What to Track Instead

If cost savings and quarterly ROI are the wrong metrics, what's right? Here's what I'd track, in order of importance:

Throughput change. How much more of X can the team produce per unit of time? Not "how much did we save" — "how much more got done?" This captures both efficiency gains and capacity expansion.

Decision quality. Is the team making better decisions with AI assistance? This is harder to quantify but more valuable than any efficiency metric. A faster bad decision is worse than a slow good one. Track decision outcomes, not decision speed.

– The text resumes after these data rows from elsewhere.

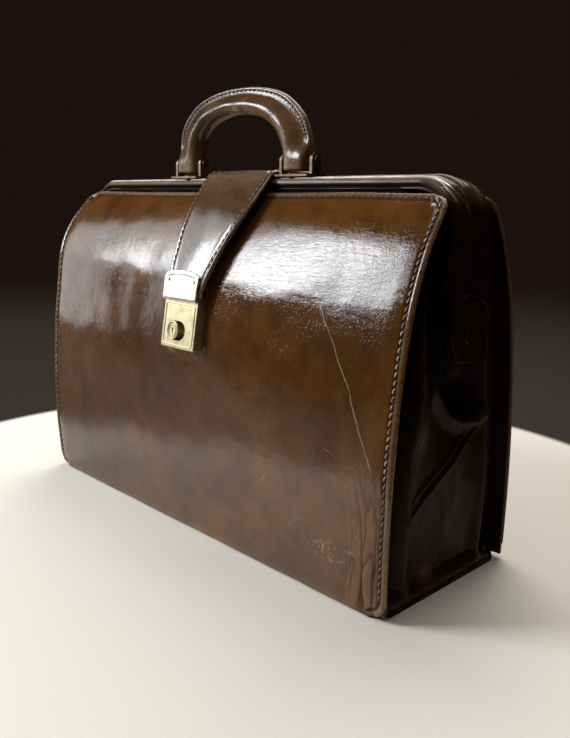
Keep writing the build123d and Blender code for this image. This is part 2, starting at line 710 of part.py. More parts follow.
plane, depth = lock_slab(LOCK_PLATE_BACK, LOCK_PLATE_FRONT)
with BuildPart() as lock_back_plate:
    with BuildSketch(plane):
        with Locations((0, (LOCK_BOTTOM + LOCK_PLATE_TOP) / 2)):
            RectangleRounded(2 * LOCK_HALF_WIDTH, LOCK_PLATE_TOP - LOCK_BOTTOM, LOCK_PLATE_CORNER)
        with lock_locations(LOCK_RIVET_X, LOCK_RIVET_V):
            Circle(LOCK_RIVET_RADIUS, mode=Mode.SUBTRACT)
    extrude(amount=depth)
finish(lock_back_plate, "lock_back_plate")

plane, depth = lock_slab(LOCK_PLATE_FRONT, LOCK_FRONT)
case_centre = (LOCK_BOTTOM + LOCK_CASE_TOP) / 2
case_height = LOCK_CASE_TOP - LOCK_BOTTOM
slot_centre = BOSS_X + SLIDE_TRAVEL / 2
with BuildPart() as lock_case:
    with BuildSketch(plane):
        with Locations((0, case_centre)):
            RectangleRounded(2 * LOCK_HALF_WIDTH, case_height, LOCK_CASE_CORNER)
    extrude(amount=depth)
    front_face = lock_case.faces().sort_by(Axis(lock_plane.origin, lock_plane.z_dir))[-1]
    fillet(front_face.edges(), radius=LOCK_CASE_FILLET)
    with BuildSketch(plane):
        with Locations((0, case_centre)):
            Rectangle(2 * (LOCK_HALF_WIDTH - LOCK_WALL), case_height - 2 * LOCK_WALL)
    extrude(amount=depth - LOCK_WALL, mode=Mode.SUBTRACT)
    with BuildSketch(plane):
        with Locations((slot_centre, BOSS_V)):
            SlotCenterToCenter(SLIDE_TRAVEL, 2 * (BOSS_RADIUS + SLOT_CLEARANCE))
        with Locations((0, NOTCH_BOTTOM)):
            Rectangle(2 * NOTCH_HALF, 2 * case_height, align=(Align.CENTER, Align.MIN))
    extrude(amount=depth + 2, mode=Mode.SUBTRACT)
finish(lock_case, "lock_case")

with BuildPart() as lock_rivets:
    with BuildSketch(lock_plane.offset(RIVET_TAIL_TOP)):
        with lock_locations(LOCK_RIVET_X, LOCK_RIVET_V):
            Circle(LOCK_RIVET_RADIUS)
    extrude(amount=LOCK_PLATE_FRONT - RIVET_TAIL_TOP)
    with BuildSketch(lock_plane.offset(RIVET_TAIL)):
        with lock_locations(LOCK_RIVET_X, LOCK_RIVET_V):
            Circle(RIVET_TAIL_RADIUS)
    extrude(amount=RIVET_TAIL_TOP - RIVET_TAIL)
    with BuildSketch(lock_plane.offset(LOCK_PLATE_FRONT)):
        with lock_locations(LOCK_RIVET_X, LOCK_RIVET_V):
            Circle(LOCK_RIVET_HEAD)
    extrude(amount=LOCK_RIVET_HEAD_HEIGHT)
finish(lock_rivets, "lock_rivets")

plane, depth = lock_slab(SLIDE_BACK, SLIDE_FRONT)
with BuildPart() as lock_button:
    with BuildSketch(plane):
        with Locations((SLIDE_LEFT, BOSS_V)):
            Rectangle(SLIDE_LENGTH, 2 * (BOSS_RADIUS + SLIDE_SIDE), align=(Align.MIN, Align.CENTER))
    extrude(amount=depth)
    with BuildSketch(lock_plane.offset(SLIDE_FRONT)):
        with Locations((BOSS_X, BOSS_V)):
            Circle(BOSS_RADIUS)
    extrude(amount=BOSS_FRONT - SLIDE_FRONT)
    with BuildSketch(lock_plane.offset(BOSS_FRONT - BOSS_GROOVE_DEPTH)):
        with Locations((BOSS_X, BOSS_V)):
            Circle(BOSS_GROOVE[1])
            Circle(BOSS_GROOVE[0], mode=Mode.SUBTRACT)
    extrude(amount=2 * BOSS_GROOVE_DEPTH, mode=Mode.SUBTRACT)
    with BuildSketch(lock_plane.offset(SLIDE_FRONT)):
        with Locations((BOSS_X, BOSS_V)):
            Circle(KEY_RADIUS + KEY_CLEARANCE)
    extrude(amount=BOSS_FRONT, mode=Mode.SUBTRACT)
finish(lock_button, "lock_button")

slide_top = BOSS_V + BOSS_RADIUS + SLIDE_SIDE
with BuildPart() as latch_bolt:
    with BuildSketch(lock_plane.offset(SLIDE_BACK)):
        with Locations((BOLT_ARM_X[0], slide_top)):
            Rectangle(BOLT_ARM_X[1] - BOLT_ARM_X[0], BOLT_V[1] - slide_top, align=(Align.MIN, Align.MIN))
    extrude(amount=SLIDE_FRONT - SLIDE_BACK)
    with BuildSketch(lock_plane.offset(SLIDE_FRONT)):
        with Locations((BOLT_ARM_X[0], BOLT_V[0])):
            Rectangle(BOLT_ARM_X[1] - BOLT_ARM_X[0], BOLT_V[1] - BOLT_V[0], align=(Align.MIN, Align.MIN))
    extrude(amount=BOLT_HEIGHT)
    with BuildSketch(lock_plane.offset(SLIDE_FRONT + BOLT_TIP_LIFT)):
        with Locations((BOLT_TIP_X, BOLT_V[0])):
            Rectangle(BOLT_ARM_X[0] - BOLT_TIP_X, BOLT_V[1] - BOLT_V[0], align=(Align.MIN, Align.MIN))
    extrude(amount=BOLT_TIP_HEIGHT)
finish(latch_bolt, "latch_bolt")

with BuildPart() as key_cylinder:
    with BuildSketch(lock_plane.offset(SLIDE_FRONT + LOCK_PLATE_BACK)):
        with Locations((BOSS_X, BOSS_V)):
            Circle(KEY_RADIUS)
    extrude(amount=BOSS_FRONT - SLIDE_FRONT)
    with BuildSketch(lock_plane.offset(BOSS_FRONT - KEYHOLE_DEPTH)):
        with Locations((BOSS_X, BOSS_V + KEYHOLE_RISE)):
            Circle(KEYHOLE_RADIUS)
        with Locations((BOSS_X, BOSS_V - KEYHOLE_SLOT_DROP)):
            Rectangle(*KEYHOLE_SLOT)
    extrude(amount=KEYHOLE_DEPTH + 1, mode=Mode.SUBTRACT)
finish(key_cylinder, "key_cylinder")

spring_x = LOCK_HALF_WIDTH - LOCK_WALL - SPRING_GAP
spring_tip = spring_x - SPRING_REACH
spring_bow = spring_tip + SPRING_LEAF
spring_ends = (BOSS_V - SPRING_HALF, BOSS_V + SPRING_HALF)
spring_inner = (BOSS_V - SPRING_INNER_HALF, BOSS_V + SPRING_INNER_HALF)
with BuildPart() as lock_spring:
    with BuildSketch(lock_plane.offset(SLIDE_BACK)):
        with BuildLine():
            ThreePointArc((spring_x, spring_ends[0]), (spring_tip, BOSS_V), (spring_x, spring_ends[1]))
            Line((spring_x, spring_ends[1]), (spring_x, spring_inner[1]))
            ThreePointArc((spring_x, spring_inner[1]), (spring_bow, BOSS_V), (spring_x, spring_inner[0]))
            Line((spring_x, spring_inner[0]), (spring_x, spring_ends[0]))
        make_face()
    extrude(amount=SPRING_WIDTH)
finish(lock_spring, "lock_spring")


# ---------------------------------------------------------------- strap and hasp
crest_centre = (
    -shoulder_point(RIM_ANGLE, -STRAP_CREST_DROP)[0] - STRAP_SLOPE * sin(radians(RIM_ANGLE)),
    shoulder_point(RIM_ANGLE, -STRAP_CREST_DROP)[1] + STRAP_SLOPE * cos(radians(RIM_ANGLE)),
)
strap_top = crest_centre[1] + STRAP_CREST_DROP + STRAP_OVER


def crest_point(angle, offset):
    """A point of the arc that takes the strap over the front jaw."""
    radius = STRAP_CREST_DROP + offset
    return (
        -crest_centre[0] - radius * cos(radians(angle)),
        crest_centre[1] + radius * sin(radians(angle)),
    )


def crest_arc(start, end, offset):
    """The crest's arc between two slopes of its normal."""
    middle = (start + end) / 2
    return ThreePointArc(crest_point(start, offset), crest_point(middle, offset), crest_point(end, offset))


def strap_edge(side, share):
    """A point of the strap's edge, seen from the front, from the hasp (0) to the crest (1)."""
    height = STRAP_FOOT_Z + share * (STRAP_SHOULDER_Z - STRAP_FOOT_Z)
    flare = share ** STRAP_FLARE
    half = STRAP_FOOT_HALF + flare * (STRAP_TOP_HALF - STRAP_FOOT_HALF)
    return (side * half + flare * STRAP_TOP_CENTRE, height)


def strap_sheet(under, over):
    """A layer of the strap between two offsets, from the hasp over the crest to the back jaw."""
    over_end = (STRAP_BACK, crest_point(90, over)[1])
    under_end = (STRAP_BACK, crest_point(90, under)[1])
    foot_left = (-STRAP_FOOT_HALF, STRAP_FOOT_Z)
    foot_right = (STRAP_FOOT_HALF, STRAP_FOOT_Z)
    above = 2 * STRAP_SHOULDER_Z
    with BuildPart() as layer:
        with BuildSketch(Plane.YZ):
            with BuildLine():
                shoulder_arc(JOIN_ANGLE, RIM_ANGLE, over)
                Line(shoulder_point(RIM_ANGLE, over), crest_point(RIM_ANGLE, over))
                crest_arc(RIM_ANGLE, 90, over)
                Polyline(crest_point(90, over), over_end, under_end, crest_point(90, under))
                crest_arc(90, RIM_ANGLE, under)
                Line(crest_point(RIM_ANGLE, under), shoulder_point(RIM_ANGLE, under))
                shoulder_arc(RIM_ANGLE, JOIN_ANGLE, under)
                Line(shoulder_point(JOIN_ANGLE, under), shoulder_point(JOIN_ANGLE, over))
            make_face()
        extrude(amount=BAG_LENGTH / 4, both=True)
        with BuildSketch(Plane.XZ):
            with BuildLine():
                Line(foot_left, foot_right)
                ThreePointArc(foot_right, strap_edge(1, STRAP_EDGE_MIDDLE), strap_edge(1, 1))
                Polyline(
                    strap_edge(1, 1),
                    (strap_edge(1, 1)[0], above),
                    (strap_edge(-1, 1)[0], above),
                    strap_edge(-1, 1),
                )
                ThreePointArc(strap_edge(-1, 1), strap_edge(-1, STRAP_EDGE_MIDDLE), foot_left)
            make_face()
        extrude(amount=BAG_LENGTH, both=True, mode=Mode.INTERSECT)
    return layer.part


def hasp_rivet_bores(piece):
    """Holes for the hasp's rivets through a layer of the strap."""
    with BuildPart() as drilled:
        add(piece)
        with BuildSketch(lock_plane.offset(HASP_FRONT)):
            with lock_locations(HASP_RIVET_X, (HASP_RIVET_V,)):
                Circle(HASP_RIVET_RADIUS)
        extrude(amount=-10, mode=Mode.SUBTRACT)
    return drilled.part


with BuildPart() as strap:
    add(hasp_rivet_bores(strap_rivet_bores(strap_sheet(STRAP_UNDER, STRAP_OVER), RIVET_RADIUS)))
finish(strap, "strap")

with BuildPart() as strap_lining:
    under_layer = strap_sheet(STRAP_LINING_UNDER, STRAP_UNDER - LINING_GAP)
    add(hasp_rivet_bores(strap_rivet_bores(under_layer, RIVET_RADIUS)))
finish(strap_lining, "strap_lining")

with BuildPart() as strap_rivets:
    with BuildSketch(Plane.XY.offset(FRAME_TOP - JAW_THICKNESS)):
        with Locations(*strap_rivet_places):
            Circle(RIVET_RADIUS)
    extrude(amount=strap_top - FRAME_TOP + JAW_THICKNESS)
    with BuildSketch(Plane.XY.offset(strap_top)):
        with Locations(*strap_rivet_places):
            Circle(STRAP_RIVET_HEAD[0])
    extrude(amount=STRAP_RIVET_HEAD[1], taper=STRAP_RIVET_TAPER)
finish(strap_rivets, "strap_rivets")

plane, depth = lock_slab(HASP_BACK, HASP_FRONT)
with BuildPart() as hasp_plate:
    with BuildSketch(plane):
        with BuildLine():
            Polyline((-HASP_HALF, HASP_SIDE_TOP), (-HASP_HALF, HASP_BOTTOM),
                     (HASP_HALF, HASP_BOTTOM), (HASP_HALF, HASP_SIDE_TOP))
            ThreePointArc((HASP_HALF, HASP_SIDE_TOP), (0, HASP_TOP), (-HASP_HALF, HASP_SIDE_TOP))
        make_face()
        with lock_locations(HASP_RIVET_X, (HASP_RIVET_V,)):
            Circle(HASP_RIVET_RADIUS, mode=Mode.SUBTRACT)
    extrude(amount=depth)
    through = hasp_plate.edges().filter_by(Axis((0, 0, 0), lock_plane.z_dir))
    fillet(through.filter_by(GeomType.LINE), radius=HASP_CORNER)
finish(hasp_plate, "hasp_plate")

with BuildPart() as hasp_staple:
    with BuildSketch(lock_plane.offset(STAPLE_BACK)):
        with Locations((0, STAPLE_V[0])):
            Rectangle(2 * STAPLE_HALF, STAPLE_V[1] - STAPLE_V[0], align=(Align.CENTER, Align.MIN))
    extrude(amount=HASP_BACK - STAPLE_BACK)
    with BuildSketch(lock_plane.offset(STAPLE_EYE[0])):
        with Locations((0, BOLT_V[0] - STAPLE_EYE_GAP)):
            eye_height = BOLT_V[1] - BOLT_V[0] + 2 * STAPLE_EYE_GAP
            Rectangle(4 * STAPLE_HALF, eye_height, align=(Align.CENTER, Align.MIN))
    extrude(amount=STAPLE_EYE[1], mode=Mode.SUBTRACT)
finish(hasp_staple, "hasp_staple")

with BuildPart() as hasp_rivets:
    with BuildSketch(lock_plane.offset(HASP_RIVET_BACK)):
        with lock_locations(HASP_RIVET_X, (HASP_RIVET_V,)):
            Circle(HASP_RIVET_RADIUS)
    extrude(amount=HASP_FRONT - HASP_RIVET_BACK)
    with BuildSketch(lock_plane.offset(HASP_FRONT)):
        with lock_locations(HASP_RIVET_X, (HASP_RIVET_V,)):
            Circle(HASP_RIVET_HEAD[0])
    extrude(amount=HASP_RIVET_HEAD[1])
finish(hasp_rivets, "hasp_rivets")
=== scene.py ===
"""Looks of the doctor bag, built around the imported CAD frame. Lengths in this script are millimetres;
mesh builders turn them into metres. The front faces -Y and +X is to the right seen from the front."""
from functools import reduce
from math import asin, cos, degrees, dist, exp, hypot, pi, radians, sin, sqrt

import bpy
import numpy as np
from mathutils import Matrix, Vector, noise


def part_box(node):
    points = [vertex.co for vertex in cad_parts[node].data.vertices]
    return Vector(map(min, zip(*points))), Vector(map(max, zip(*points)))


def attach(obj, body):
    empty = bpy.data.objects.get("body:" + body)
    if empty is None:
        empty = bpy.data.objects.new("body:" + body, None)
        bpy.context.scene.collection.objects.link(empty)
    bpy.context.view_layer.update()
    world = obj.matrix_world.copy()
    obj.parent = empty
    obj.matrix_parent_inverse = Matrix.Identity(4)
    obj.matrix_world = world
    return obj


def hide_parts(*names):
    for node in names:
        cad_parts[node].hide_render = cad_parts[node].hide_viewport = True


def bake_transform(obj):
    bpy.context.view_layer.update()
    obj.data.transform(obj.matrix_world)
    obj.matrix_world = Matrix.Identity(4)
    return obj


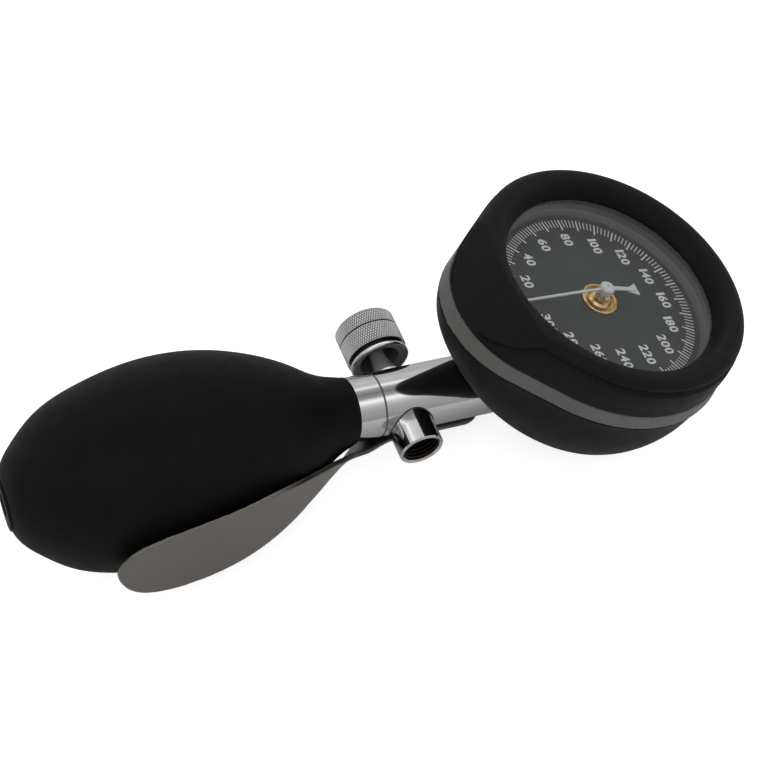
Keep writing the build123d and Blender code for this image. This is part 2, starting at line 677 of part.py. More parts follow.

Capability unlock. Can the team now do things that were previously impossible or impractical? This is the highest-value category and the hardest to measure. Don't try to put a dollar figure on it yet — just track whether new capabilities are emerging, and how often.

Time-to-outcome. How long does it take from "start" to "valuable result"? This is the real efficiency metric. If your content team used to need two weeks to produce a campaign and now needs three days, that's a real number you can build business cases on.

Adoption and engagement. If your people aren't using the AI tools, no other metric matters. Track daily active usage, not license deployment. A tool with 90% deployment and 15% daily usage has negative ROI. A tool with 60% deployment and 85% daily usage is a goldmine.

The Honest Answer

The honest answer to "what's the ROI of AI?" is: it depends, it takes longer than you want, and the best returns come from capabilities you didn't forecast. The companies getting the most from AI aren't the ones with the cleanest spreadsheets. They're the ones who stayed with it long enough for compounding to kick in, measured the right things, and didn't kill good investments because the first quarter looked rough.

Measure throughput. Measure capability. Measure time-to-value. Give it a year before you render judgment. The numbers will still lie sometimes — but they'll lie in your favor.